The ATTORNEY GENERAL

said, that the clauses of the Bill referred to had been materially altered, and he hoped that, as they now stood, they would meet the approbation of the hon. Member (Mr. Mullings).

LORD JOHN RUSSELL

was exceedingly gratified with the reception which the measure he had announced had met with from hon. and learned Members on both sides of the House. With reference to other reforms of the Court of Chancery, it was by no means a logical conclusion, that because this particular measure went to remedy one particular set of evils, there were not other reforms which it was desirable to effect, and which should be effected in the Court of Chancery. He had had frequent communications with the late Lord Cottenham on the subject of the; Masters' offices; and some of the rules issued by that noble and learned Lord bad had special reference to a reform of the system in those offices.

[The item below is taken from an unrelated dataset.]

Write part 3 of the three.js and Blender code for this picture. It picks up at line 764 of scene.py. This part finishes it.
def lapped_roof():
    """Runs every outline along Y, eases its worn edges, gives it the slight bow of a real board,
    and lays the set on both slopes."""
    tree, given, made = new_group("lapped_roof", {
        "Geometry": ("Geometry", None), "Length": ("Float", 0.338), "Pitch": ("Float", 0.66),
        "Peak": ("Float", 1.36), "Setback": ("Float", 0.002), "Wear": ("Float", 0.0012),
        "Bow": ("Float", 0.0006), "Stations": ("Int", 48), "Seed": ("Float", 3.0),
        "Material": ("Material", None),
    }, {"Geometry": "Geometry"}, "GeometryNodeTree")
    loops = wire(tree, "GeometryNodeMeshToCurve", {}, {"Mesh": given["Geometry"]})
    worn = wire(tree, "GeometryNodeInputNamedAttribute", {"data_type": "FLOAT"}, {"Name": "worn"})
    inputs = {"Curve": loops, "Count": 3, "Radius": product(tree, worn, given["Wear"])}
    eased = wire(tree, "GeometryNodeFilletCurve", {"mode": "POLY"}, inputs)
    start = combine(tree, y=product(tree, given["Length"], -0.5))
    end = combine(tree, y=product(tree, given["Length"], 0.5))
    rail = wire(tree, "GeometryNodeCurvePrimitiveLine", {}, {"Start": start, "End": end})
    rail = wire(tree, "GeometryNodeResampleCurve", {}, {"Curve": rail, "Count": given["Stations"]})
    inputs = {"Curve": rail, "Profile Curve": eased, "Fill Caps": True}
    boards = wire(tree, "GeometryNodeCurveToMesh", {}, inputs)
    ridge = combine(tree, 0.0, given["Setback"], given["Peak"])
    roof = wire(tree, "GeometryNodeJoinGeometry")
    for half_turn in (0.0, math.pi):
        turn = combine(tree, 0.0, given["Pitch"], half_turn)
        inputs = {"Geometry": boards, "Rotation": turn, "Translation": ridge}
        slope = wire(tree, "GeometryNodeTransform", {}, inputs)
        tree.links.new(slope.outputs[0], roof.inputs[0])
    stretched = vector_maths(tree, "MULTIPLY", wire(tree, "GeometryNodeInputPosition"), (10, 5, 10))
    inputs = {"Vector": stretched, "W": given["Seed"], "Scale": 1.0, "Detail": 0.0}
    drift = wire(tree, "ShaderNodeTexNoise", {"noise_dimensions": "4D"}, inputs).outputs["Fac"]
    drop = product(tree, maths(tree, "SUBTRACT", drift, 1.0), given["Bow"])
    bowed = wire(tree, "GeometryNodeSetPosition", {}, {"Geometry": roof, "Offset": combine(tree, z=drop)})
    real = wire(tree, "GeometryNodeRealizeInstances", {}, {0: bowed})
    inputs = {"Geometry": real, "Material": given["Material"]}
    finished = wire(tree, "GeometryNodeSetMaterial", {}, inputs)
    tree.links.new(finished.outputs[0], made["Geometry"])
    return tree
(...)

The subject, however, was one involving considerable difficulty, and requiring the most careful consideration. The Bill which had been introduced from the other House of Parliament would, if carried, be attended with considerable benefit. He was, however, disposed to think that much further amendment was requisite.

Leave given.

Bill ordered to be brought in by Lord John Russell, Mr. Attorney General, and Mr. Solicitor General.